Our Zoo whānau has said a fond haere rā to our beloved elderly male fur seal Kaiako, who had to be euthanased at the weekend due to deteriorating health.

A New Zealand taonga who taught us so much, 16-year-old Kaiako, whose Te Reo name means ‘teacher’, was given a second chance at life after being injured, then rescued from the wild in July 2006. Found at Muriwai beach with a severe injury to his left flipper/elbow joint – likely from a boat propeller - the then young fur seal came to Auckland Zoo and had an intensive but very successful nine-month journey being rehabilitated by the Zoo’s veterinary team and specialist seal keepers.  

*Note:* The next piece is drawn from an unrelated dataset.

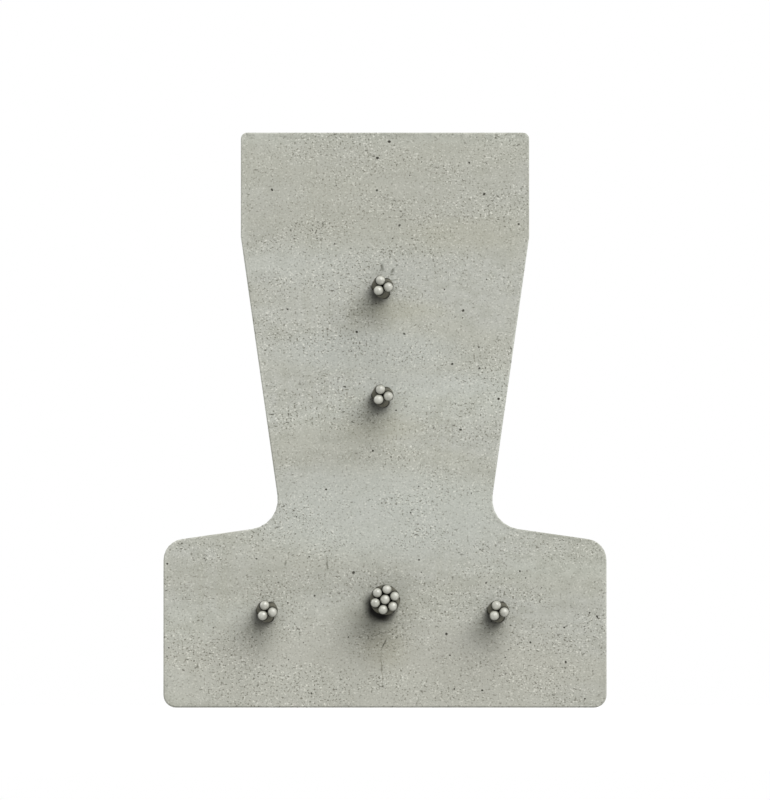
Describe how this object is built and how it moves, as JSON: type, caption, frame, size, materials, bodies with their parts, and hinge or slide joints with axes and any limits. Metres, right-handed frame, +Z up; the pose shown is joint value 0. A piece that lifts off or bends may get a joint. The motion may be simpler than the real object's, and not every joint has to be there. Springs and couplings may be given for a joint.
{
  "type": "prestressed concrete joist",
  "caption": "Inverted-T prestressed concrete floor joist with twisted wire strands standing out of both ends; floor blocks rest on its sloping seats.",
  "frame": {"origin": "middle of the underside: halfway along the joist, halfway across the heel, on the face it lies on", "axes": "+Z up, +Y along the joist, +X across it; the end shown in the picture faces -Y"},
  "size_m": [0.1046, 1.2266, 0.136],
  "materials": {
    "concrete": "cast grey concrete with fine sand, small air pits and cement streaks",
    "strand_wire": "drawn high-tensile wire, dulled by a thin film of cement"
  },
  "bodies": {
    "root": {"concrete_joist": "concrete", "top_strand_wire_1": "strand_wire", "top_strand_wire_2": "strand_wire", "top_strand_wire_3": "strand_wire", "web_strand_wire_1": "strand_wire", "web_strand_wire_2": "strand_wire", "web_strand_wire_3": "strand_wire", "left_strand_wire_1": "strand_wire", "left_strand_wire_2": "strand_wire", "left_strand_wire_3": "strand_wire", "right_strand_wire_1": "strand_wire", "right_strand_wire_2": "strand_wire", "right_strand_wire_3": "strand_wire", "main_strand_king_wire": "strand_wire", "main_strand_outer_wire_1": "strand_wire", "main_strand_outer_wire_2": "strand_wire", "main_strand_outer_wire_3": "strand_wire", "main_strand_outer_wire_4": "strand_wire", "main_strand_outer_wire_5": "strand_wire", "main_strand_outer_wire_6": "strand_wire"}
  },
  "joints": []
}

This incredible journey enabled Kaiako to learn how to use his injured flipper, and he was able to be managed and cared for extremely well medically and behaviourally by his keepers and to enjoy a great quality of life. However, due to his elbow joint injury, Kaiako went on to develop chronic arthritis, and over time also eye issues, eventually becoming blind. In recent months, and especial over the past few week, he was monitored very closely. Despite every supportive treatment that could be given, Kaiako’s deterioration over the past week, meant that the kindest and only right thing to do, was to put him to sleep. His post-mortem examination also confirmed severe arthritis in his hips.

Auckland Zoo’s team leader of Elephants and Seals says Kaiako was a truly remarkable animal whose respect you really had to earn, and “the reward of a fish was not always enough!”

“Kaiako taught us so much through his rehabilitation. Getting him to eat dead fish and giving him physio to bring back a floppy flipper to one working how it should, were just some of the learnings. Later, he blew us away again, when his sight began to go, and we transitioned him from visual to verbal cues for his training – something that assisted in his care, and was challenging and stimulating,” says Andrew

“We shared Kaiako’s story with visitors at every encounter we did with our fur seals – many millions of people over his lifetime. He was a prime example of human-wildlife conflict, and a true ambassador for his wild counterparts. Like our Sub-Antarctic fur seal Orua continues to do, he wowed all of us and our visitors with his species’ phenomenal agility both underwater and on land - especially when he’d easily haul himself up onto the high rock stacks in our beach area.  As keepers, diving with tanks underwater to clean their pool, we saw just how adapted they are for their water environment, and we aren’t! Kaiako was an absolute pleasure to work with and care for, and we’re really going to miss him, but he leaves a great legacy.”


How we cared for our elderly fur seal Kaiako

As a geriatric animal, Kaiako recieved regular check ups from our vet team, who looked for any signs of deterioration in his vision or mobility after he developed a cataract in one of his eyes.

Helping kekeno (New Zealand fur seal)

Like our friends at the Department of Conservation (DOC), we advise that if you find a fur seal on a beach, it’s usually best to stay a good distance away and respect them. Sometimes, they just come up onto a beach to rest. But there are instances, where a fur seal may be sick or injured. If you think this may be the case, or if you observe anyone disturbing fur seals, please call the DOC emergency hotline – 800 DOC HOT (0800 362 468) and report it.